Moreover, today the biographical/historiographical approach has been rendered impracticable by the twentieth-century burgeoning of professional History. Once, students could be frogmarched through Gibbon, Macaulay, Lord Acton, and, with a nod to internationalism, Leopold von Ranke. With academic expansion, however, the terms of trade have altered. Globally, there are thousands of practicing historians. Students are habitually given reading lists of up to 20 books and articles for each separate essay which they are required to write. Clearly, they cannot give equal attention to every author. Nor should they try.
Academics in Britain today are regularly assessed, in a national regime of utilitarian scrutiny which verges on the oppressive. There is less scope for individual idiosyncrasy, let alone real eccentricity. Thus, while there are significant interpretational differences, the major variations are between schools of thought.
Hence courses on Historiography should mutate into parallel courses on Historiology. (The name’s abstruse but the practice is not). Such courses introduce the rich matrix of concepts and approaches which coalesce and jostle together to create the discipline of History as practised today. As a result, students are alerted to the different schools of thought, emerging trends of scholarship, and great debates within and about the subject.3
Individual historians may still appear in the narrative, to exemplify relevant trends. For example, any assessment of the Marxist contribution to British history-writing will include the role of E.P. Thompson (1924-90), author of The Making of the English Working Class (1st pub. 1963; and still in print). Yet he was no orthodox follower of Karl Marx. (Indeed, Thompson in his later days sometimes called himself a post-Marxist). Instead, his approach was infused by the practice of empathy, as derived from thinkers like Wilhelm Dilthey (1833-1911) and adopted in the new discipline of anthropology.4 Hence E.P. Thompson appears in Historiology courses under more than one heading. He is also an exemplar of the impact of cultural anthropology upon historical studies. In other words, his own ‘making’ was complex – and students are invited to assess how Thompson fused two different intellectual traditions into his version of cultural Marxism.5
A good foundational course in Historiology should thus provide a broad overview of the growth and diversity of the discipline. Its organisation should be thematic, not biographical. Relevant topics include: (1) the pioneering of source citation and footnoting; (2) the nineteenth-century development of professional research standards and the move into the archives; (3) the contribution of Whig-liberal views of progress; (4) countervailing theories of decline and fall; (5) the impact of Lewis Namier and the first iteration of structuralism; (6) the input from Marxism; (7) the role of ‘empathy’ and input from cultural anthropology; (8) the impact of feminism(s); (9) the focus upon ‘identity’, whether social, sexual, ethnic, imperial, colonial, post-colonial, religious, or any other; (10) structuralism and its refinement into Foucauldian poststructuralism; (11) the postmodernist challenge, peaking in the 1990s, and the historians’ answers to the same; and (12) the current quest for re-synthesis: from micro-history to Big History, big data, global history, and public history. (With other specialist themes to be added into related courses tailored for sub-specialisms such as art history, economic history, and so forth).

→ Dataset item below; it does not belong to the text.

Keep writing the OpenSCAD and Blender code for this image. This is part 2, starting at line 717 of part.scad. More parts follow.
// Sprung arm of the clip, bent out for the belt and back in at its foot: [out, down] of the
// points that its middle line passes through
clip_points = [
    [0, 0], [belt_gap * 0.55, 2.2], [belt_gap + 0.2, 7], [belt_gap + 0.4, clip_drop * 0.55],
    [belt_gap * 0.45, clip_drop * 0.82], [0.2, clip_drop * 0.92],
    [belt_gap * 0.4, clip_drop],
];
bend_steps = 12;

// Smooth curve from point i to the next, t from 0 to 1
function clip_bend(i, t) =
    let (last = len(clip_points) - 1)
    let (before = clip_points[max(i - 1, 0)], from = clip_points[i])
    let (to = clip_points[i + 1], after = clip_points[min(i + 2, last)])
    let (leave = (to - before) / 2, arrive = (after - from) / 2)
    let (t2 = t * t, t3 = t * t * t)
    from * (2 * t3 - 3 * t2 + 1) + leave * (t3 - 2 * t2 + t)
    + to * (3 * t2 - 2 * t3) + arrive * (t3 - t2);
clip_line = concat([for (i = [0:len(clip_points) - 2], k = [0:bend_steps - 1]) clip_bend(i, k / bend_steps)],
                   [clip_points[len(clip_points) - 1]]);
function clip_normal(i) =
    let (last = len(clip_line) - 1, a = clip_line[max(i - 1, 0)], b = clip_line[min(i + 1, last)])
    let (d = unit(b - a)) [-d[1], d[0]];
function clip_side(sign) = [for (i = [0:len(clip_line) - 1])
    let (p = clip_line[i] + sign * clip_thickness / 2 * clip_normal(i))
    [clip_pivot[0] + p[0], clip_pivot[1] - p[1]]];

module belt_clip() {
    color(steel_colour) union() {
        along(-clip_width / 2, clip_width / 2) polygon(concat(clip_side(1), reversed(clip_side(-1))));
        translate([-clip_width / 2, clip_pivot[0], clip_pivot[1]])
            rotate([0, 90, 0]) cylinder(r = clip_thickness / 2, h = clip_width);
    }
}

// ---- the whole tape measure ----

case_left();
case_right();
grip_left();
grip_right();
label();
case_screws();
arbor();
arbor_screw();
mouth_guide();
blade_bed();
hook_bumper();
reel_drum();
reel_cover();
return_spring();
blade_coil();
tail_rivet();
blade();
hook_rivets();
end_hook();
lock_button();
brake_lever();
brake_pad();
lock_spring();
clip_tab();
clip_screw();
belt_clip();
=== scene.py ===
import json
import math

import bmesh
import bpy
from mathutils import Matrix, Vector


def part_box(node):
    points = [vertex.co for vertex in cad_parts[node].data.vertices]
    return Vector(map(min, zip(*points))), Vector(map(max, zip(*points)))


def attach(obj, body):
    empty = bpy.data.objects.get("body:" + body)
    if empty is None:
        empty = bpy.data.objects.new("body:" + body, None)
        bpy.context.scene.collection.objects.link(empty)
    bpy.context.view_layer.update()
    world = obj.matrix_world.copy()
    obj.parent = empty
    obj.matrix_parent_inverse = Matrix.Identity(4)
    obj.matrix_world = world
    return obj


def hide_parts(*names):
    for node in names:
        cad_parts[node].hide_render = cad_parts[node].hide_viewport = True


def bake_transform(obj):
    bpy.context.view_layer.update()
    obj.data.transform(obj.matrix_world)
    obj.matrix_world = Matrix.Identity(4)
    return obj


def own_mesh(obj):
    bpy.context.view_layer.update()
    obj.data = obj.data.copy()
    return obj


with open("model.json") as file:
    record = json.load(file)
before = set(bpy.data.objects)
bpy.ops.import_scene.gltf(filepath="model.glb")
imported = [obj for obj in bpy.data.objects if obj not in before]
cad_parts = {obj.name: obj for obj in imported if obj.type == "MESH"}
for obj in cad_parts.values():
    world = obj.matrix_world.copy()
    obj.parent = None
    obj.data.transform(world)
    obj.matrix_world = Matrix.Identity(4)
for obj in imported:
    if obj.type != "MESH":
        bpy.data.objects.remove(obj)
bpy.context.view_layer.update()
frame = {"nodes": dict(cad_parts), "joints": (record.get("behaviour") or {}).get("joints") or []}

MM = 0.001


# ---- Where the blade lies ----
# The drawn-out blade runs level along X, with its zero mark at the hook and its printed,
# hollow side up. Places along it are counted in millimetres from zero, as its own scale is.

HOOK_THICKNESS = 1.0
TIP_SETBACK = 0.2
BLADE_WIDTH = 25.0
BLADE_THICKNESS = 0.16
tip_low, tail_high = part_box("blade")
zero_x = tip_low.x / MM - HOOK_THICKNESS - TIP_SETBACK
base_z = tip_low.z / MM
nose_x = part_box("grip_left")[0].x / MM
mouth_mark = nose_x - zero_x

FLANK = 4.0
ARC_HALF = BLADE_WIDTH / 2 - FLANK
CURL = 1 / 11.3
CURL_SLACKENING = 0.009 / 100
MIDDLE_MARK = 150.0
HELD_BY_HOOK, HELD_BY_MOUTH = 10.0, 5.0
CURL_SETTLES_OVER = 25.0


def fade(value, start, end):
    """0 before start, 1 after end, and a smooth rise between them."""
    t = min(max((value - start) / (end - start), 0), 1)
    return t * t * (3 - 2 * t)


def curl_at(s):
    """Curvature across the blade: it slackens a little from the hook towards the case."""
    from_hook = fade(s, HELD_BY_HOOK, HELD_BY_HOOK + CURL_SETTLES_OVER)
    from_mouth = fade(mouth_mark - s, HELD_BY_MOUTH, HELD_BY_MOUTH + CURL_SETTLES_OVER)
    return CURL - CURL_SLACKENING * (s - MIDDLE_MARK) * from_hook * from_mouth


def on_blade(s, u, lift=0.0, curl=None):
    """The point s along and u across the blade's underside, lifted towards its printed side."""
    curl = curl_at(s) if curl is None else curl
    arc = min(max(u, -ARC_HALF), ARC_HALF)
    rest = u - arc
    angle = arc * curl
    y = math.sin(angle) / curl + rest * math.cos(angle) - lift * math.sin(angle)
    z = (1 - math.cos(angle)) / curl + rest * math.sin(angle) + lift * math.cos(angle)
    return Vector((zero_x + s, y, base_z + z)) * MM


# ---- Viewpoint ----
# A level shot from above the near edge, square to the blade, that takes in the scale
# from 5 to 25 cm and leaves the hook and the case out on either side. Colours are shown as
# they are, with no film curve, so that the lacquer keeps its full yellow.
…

It’s crucial, meanwhile, that the teaching of historical skills and methodologies is fully incorporated into Historiology. Theories and praxis are best understood and taught together There has been much recent pressure, chiefly coming from outside the discipline, to teach ‘Skills’ separately. It looks suitably utilitarian in brochures. But it makes for poor teaching. Courses that jump from one skill to another – today, empathy; next week, databases; the week after, using archives – are very hard for students to assimilate. To repeat my words from 2010: ‘People cannot learn properly from skills taught in a vacuum. At best they have a half-knowledge of what to do – and at worst they have forgotten – which means that later they have to learn the same skills all over again.’6
Lastly, the name of ‘Historiology’ needs a user-friendly makeover. If nothing else emerges, call it simply History’s ‘Core’ or ‘Foundation’ course. Ideally, however, it needs a ‘big’ compendious name. It takes ‘Big-History-Skills-Concepts’ all taught together to illuminate the eclectic operational framework of today’s ever-busy and ever-argumentative historians.
ENDNOTES:
1 E.H. Carr, What is History? (1961; in second edn. 1964), p. 23.
2 See e.g. C. Parker, The English Historical Tradition since 1850 (1990).

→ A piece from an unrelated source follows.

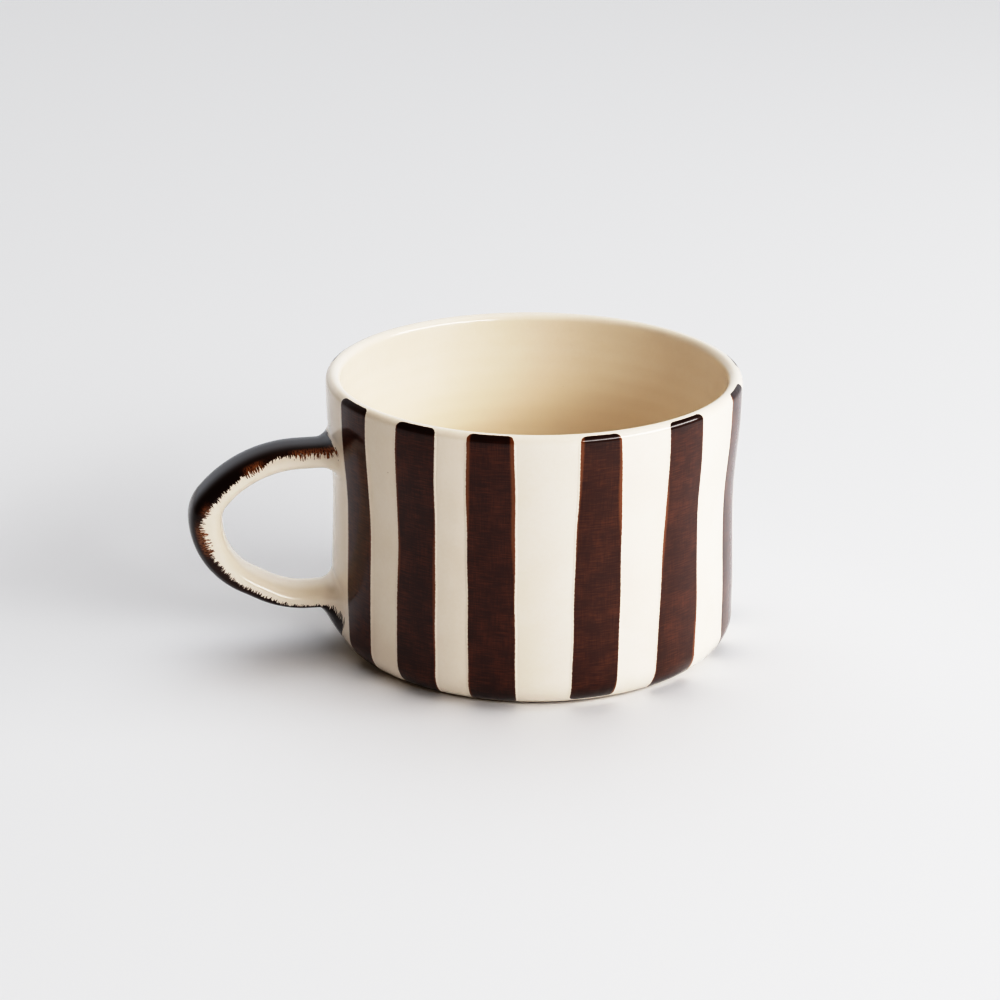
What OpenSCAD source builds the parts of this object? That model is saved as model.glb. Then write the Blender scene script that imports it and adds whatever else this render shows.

3 Four exemplary studies are reviewed in P.J. Corfield, ‘How Historiology Defines History’ (2008), in PJC website www.penelopejcorfield.co.uk/Pdf4.
4 I.N. Bulhof, Wilhelm Dilthey: A Hermeneutic Approach to the Study of History and Culture (1980), esp. pp. 1-23.
5 See B.D. Palmer, The Making of E.P. Thompson: Marxism, Humanism and History (1981); H.J. Kaye, The British Marxist Historians: An Introductory Analysis (1984), esp. pp. 167-220; P.J. Corfield, ‘E.P. Thompson: An Appreciation’, New Left Review, no 201 (Sept/Oct 1993), pp. 10-17, repr. in PJC website www.penelopejcorfield.co.uk/Pdf45; and C. Efstathiou, E.P. Thompson: A Twentieth-Century Romantic (2015).